Ruined Soup, Not Ruined Relationships

“Let your conversation be always full of grace, seasoned with salt, so that you may know how to answer everyone.” Colossians 4:6 (NIV).

In our family, I make dinner and therefore, my children help out by being responsible to clean up afterwards.  This usually allows me to finish up my work for the night as well as lay things out so our morning runs more smoothly.

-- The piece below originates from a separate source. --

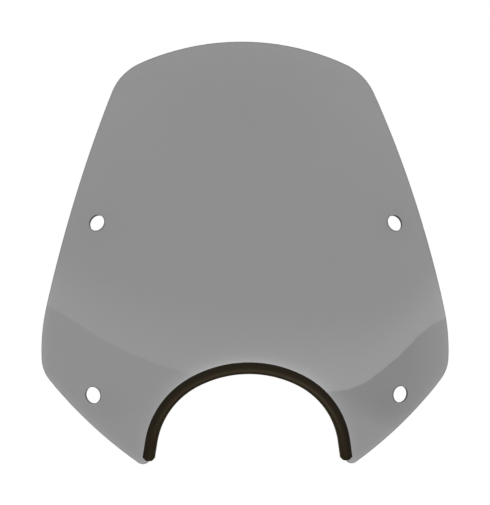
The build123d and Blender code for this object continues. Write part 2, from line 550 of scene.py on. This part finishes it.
# The room as the sheet mirrors it: a curved wall far round the front, seen by reflections alone. Its upper part
# glows above a sharp edge, and below the edge it is darker to the right. Degrees from the part's middle, with
# azimuth to the right. v is 0 at the edge, 1 where the glow has faded out, 2 overhead and -1 at the lower rim.
surround = {
    "radius": 6.0,
    "reach": 100,               # azimuth of both ends
    "overhead": 88,             # elevation where v is 2
    "below": 30.0,              # how far the wall goes on under the edge
    "columns": 201,
    "rows": 121,
    "azimuth": (-100, -75, -61, -49, -38, -26.5, -10, 15, 33, 41, 45.3, 49.3, 57, 65.6, 70.5, 79, 100),
    "edge": (13.8, 8.9, 5.4, 1.2, -2.1, -5.2, -8.4, -11.2, -11.9, -11.1, -9.8, -7.8, -3.7, 1.1, 3.0, 5.0, 8.5),
    "edgeSoft": 0.01,           # half the edge's width, in v
    "glowPlaces": (-100, -72, -44, -17, 15, 36, 47, 58, 72, 100),
    "glowTop": (26, 24, 22, 18, 15, 13, 13, 14, 19, 26),
    "plain": 1.13,
    "glowLeft": 1.8,
    "glowRight": 2.15,
    "turnsRight": (-20.0, 45.0),            # azimuths between which the left becomes the right
    "spot": 0.24,               # what a second, narrow glow adds right above the edge
    "spotPlace": 29.0,
    "spotWidth": 13.0,
    "spotTop": (0.1, 0.8),
    "dark": 0.27,               # the level under the edge at the right
    "darkEnd": (57.0, 82.0),
    "darkPlace": 37.0,          # under the edge here the dark ends between the depths below,
    "darkDepth": (-3.5, 6.5),
    "darkSlope": 0.7,           # and this much deeper for each degree to the right
    "sides": 0.7,               # what the far left and right add
    "sidesMiddle": 4.0,
    "sidesFrom": (76.0, 90.0),
    "sidesTop": (0.6, 1.2),
    "overheadLoss": 0.12,       # what the wall loses overhead, down to the world's white
    "overheadFrom": (1.5, 1.85),
}


def throughPoints(x, places, values):
    # A smooth curve through the points: in each span the cubic with the points' own slopes at its ends,
    # a + s (slope a + s (3 rise - 2 slope a - slope b + s (slope a + slope b - 2 rise))), s being 0 to 1.
    places, values = np.array(places, float), np.array(values, float)
    slopes = np.gradient(values, places)
    span = np.clip(np.searchsorted(places, x) - 1, 0, len(places) - 2)
    width = np.diff(places)[span]
    s = (x - places[span]) / width
    rise, first, last = np.diff(values)[span], slopes[span] * width, slopes[span + 1] * width
    return values[span] + s * (first + s * (3 * rise - 2 * first - last + s * (first + last - 2 * rise)))


def buildSurround():
    # Radius times the direction of azimuth and elevation, on a grid of azimuth and v.
    azimuth = np.linspace(-surround["reach"], surround["reach"], surround["columns"])
    edge = throughPoints(azimuth, surround["azimuth"], surround["edge"])
    top = throughPoints(azimuth, surround["glowPlaces"], surround["glowTop"])
    v = np.linspace(-1, 2, surround["rows"])[:, None]
    elevation = np.where(v < 0, edge + v * surround["below"], edge + np.minimum(v, 1) * (top - edge))
    elevation = elevation + np.clip(v - 1, 0, None) * (surround["overhead"] - top)
    around, up = np.radians(azimuth + 0 * v), np.radians(elevation)
    points = np.stack(
        [np.cos(up) * np.sin(around), -np.cos(up) * np.cos(around), np.sin(up)], axis=-1
    ) * surround["radius"]
    uv = np.stack([azimuth + 0 * v, v + 0 * azimuth], axis=-1).reshape(-1, 2)
    return newObject("surround", points.reshape(-1, 3), gridFaces(*around.shape), uv)


def surroundLook(wire):
    look = surround
    grid = wire.add("ShaderNodeUVMap", {"uv_map": "UVMap"})
    azimuth, v = grid.part(0), grid.part(1)
    plain = look["plain"]
    rightwards = azimuth.fade(*look["turnsRight"])
    peak = rightwards * (look["glowRight"] - look["glowLeft"]) + (look["glowLeft"] - plain)
    spot = ((azimuth - look["spotPlace"]) / look["spotWidth"]).bell()
    glow = peak * (1 - v.fade(0.0, 1.0)) + spot * (1 - v.fade(*look["spotTop"])) * look["spot"]
    depth = v * -look["below"] - (azimuth - look["darkPlace"]) * look["darkSlope"]
    dark = rightwards * (1 - azimuth.fade(*look["darkEnd"])) * (1 - depth.fade(*look["darkDepth"]))
    aboveEdge = v.fade(-look["edgeSoft"], look["edgeSoft"])
    aside = (azimuth - look["sidesMiddle"]).size().fade(*look["sidesFrom"])
    level = (
        glow * aboveEdge
        + dark * (look["dark"] - plain) * (1 - aboveEdge)
        + aside * (1 - v.fade(*look["sidesTop"])) * look["sides"]
        + plain
        - v.fade(*look["overheadFrom"]) * look["overheadLoss"]
    )
    return wire.add("ShaderNodeEmission", None, {
        "Color": wire.add("ShaderNodeCombineColor", None, {0: level, 1: level, 2: level}), "Strength": 1.0,
    })


roomWall = buildSurround()
dress(roomWall, "surround_look", surroundLook)
roomWall.visible_camera = False
roomWall.visible_diffuse = False
roomWall.visible_transmission = False
roomWall.visible_shadow = False


def facing(place, aim):
    # The turn of a lamp or camera at place that looks at aim.
    return (Vector(aim) - Vector(place)).to_track_quat("-Z", "Y").to_euler()


lamp = bpy.data.lights.new("key_lamp", "AREA")
lamp.energy = studio["keyPower"]
lamp.size = studio["keySize"]
keyLamp = bpy.data.objects.new("key_lamp", lamp)
keyLamp.location = studio["keyPlace"]
keyLamp.rotation_euler = facing(studio["keyPlace"], (0, 0, 0))
keyLamp.visible_glossy = False
keyLamp.visible_transmission = False
bpy.context.scene.collection.objects.link(keyLamp)

# The camera stands level, 2 m in front and a little to the left, and looks straight at the sheet.
view = {
    "place": (-0.0873, -2.0478, 0.05715),
    "aim": (-0.0038, -0.0496, 0.05715),
    "lens": 142.6,
    "sensor": 36.0,
}
cameraData = bpy.data.cameras.new("camera")
cameraData.lens = view["lens"]
cameraData.sensor_width = view["sensor"]
camera = bpy.data.objects.new("camera", cameraData)
camera.location = view["place"]
camera.rotation_euler = facing(view["place"], view["aim"])
bpy.context.scene.collection.objects.link(camera)
bpy.context.scene.camera = camera
bpy.context.scene.view_settings.view_transform = "Standard"
print("studio and camera placed")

About a month ago, one of my children was in a hurry and as a result, when putting away the leftovers in the downstairs refrigerator, failed to make sure the door closed all the way.  Ten hours later, when my husband went downstairs to feed the dog, he found the door wide open.  My first response was to be upset.  I had overheard the conversation between our two oldest the night before and I knew care hadn’t been taken when putting the leftovers away.  The job was done haphazardly, so I pointed out to the child responsible all actions have consequences.  When you do a good job, you reap the positive consequences.  When you do a halfhearted job, you reap those consequences too.  I further explained sometimes the consequences that are received affect the entire family instead of just yourself.  I didn’t stay upset, but I wanted to make sure my child understood that always doing our best is important.

Fast forward not even two hours and I received my third email that week from my boss informing me of yet another mistake I made.  The first mistake I made was three days earlier and was a mistake that could have had serious implications had my boss not caught it for me.  The second two were a series of misunderstandings and thankfully, very minor.  However, the point was…my words to my child came back to haunt me.  As much as my husband and I try to teach our children to become responsible, independent adults, they need to see mom and dad mess up too sometimes, despite good intentions.

As a result of the emails from my boss, I needed to step back and see what I could eliminate from my busy schedule.  I was making careless errors because I was trying to wear too many hats at the same time when what I really needed was to slow down, step back, and take a breath.  I’m much more alert and precise when I’m rested and when I give my full attention to whatever task I’m working on at that particular time.  Most importantly, when I invite God into every aspect of my life, He’s quick to show me my mistakes and help me perform at a more optimal level.

I love when God works that way.  He allows me to see that even when I’m teaching my children a lesson, He reminds me I need to continually work on the same principles as well.  By realizing as a parent I’m here to guide my children and help them navigate their way into adulthood instead of standing over them with an iron fist and rigid rules, it opens up the door for better communication.  It also gives me an opportunity to show them by my imperfections how to pick myself back up, brush myself off, and learn something from my mistakes instead of wallowing in self pity, and a “I’ll never get it” attitude.

I was left with this thought.  Just as I didn’t set out to make careless mistakes my boss had to fix, more than likely my child didn’t deliberately set out to ruin the leftovers.  My child was preoccupied and didn’t think about checking to make sure the refrigerator door was closed before coming back upstairs the same way I was preoccupied with too many other things to realize my work was suffering as a result.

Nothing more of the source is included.